Des années 1970 à nos jours : les nouvelles guerres du blé
Après 1973, les tensions contradictoires autour du blé atteignent leur paroxysme : la croissance de la production agricole bat tous les records alors même que les spéculations et les oscillations de prix s’emballent, confirmant que les marchés jouent un rôle déterminant. Entre 1960 et 2000, la production agricole a été multipliée par 2,5 alors que la population mondiale a doublé. L’Europe a du mal à augmenter les rendements agricoles. En 2000, l’agriculture est responsable de 70 % de l’utilisation des ressources en eau. Les cultures de céréales sont de plus en plus concurrencées par celles affectées à l’élevage. Le manque de blé est moins dû à la pression démographique qu’à la concurrence entre les usages multiples des céréales : consommation humaine, animale et agrocarburants. Actuellement, 200 millions de tonnes de blé sont échangées sur les marchés internationaux (le tiers de la production), soit le double par rapport au début du millénaire.

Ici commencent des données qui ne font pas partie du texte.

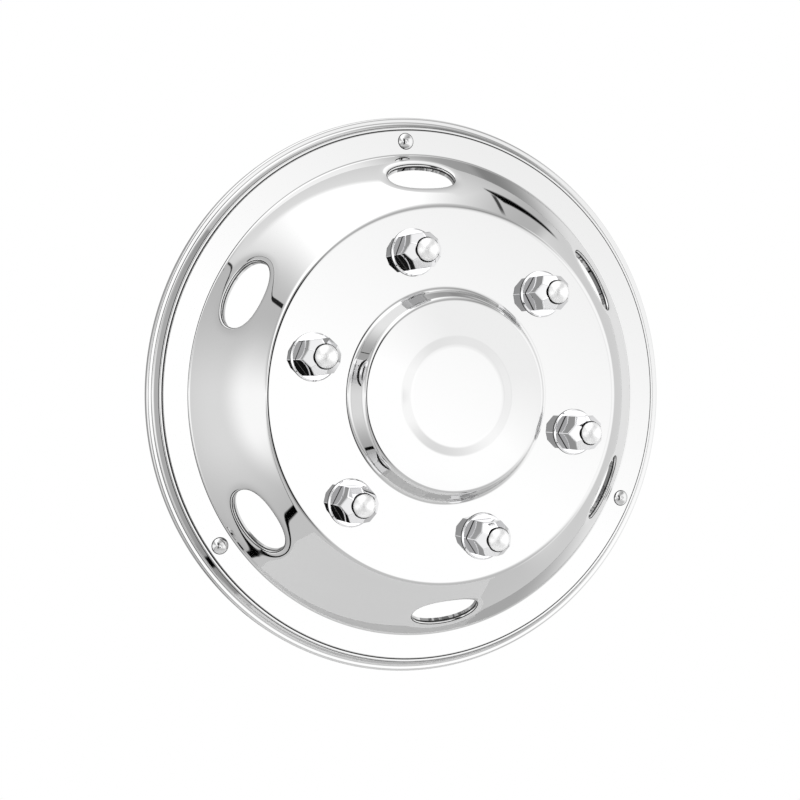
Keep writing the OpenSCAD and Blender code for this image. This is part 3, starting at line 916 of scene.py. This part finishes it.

Cet ouvrage offre donc une approche originale, sur un temps long et des espaces variés, d’une matière première, le blé. On mesure mieux son rôle central. L’offensive russe en Ukraine s’explique par au moins trois enjeux : l’accès à la mer Noire, le contrôle des sources d’énergie et la mainmise sur le blé qui permet à la Russie d’exercer une pression sur les marchés mondiaux.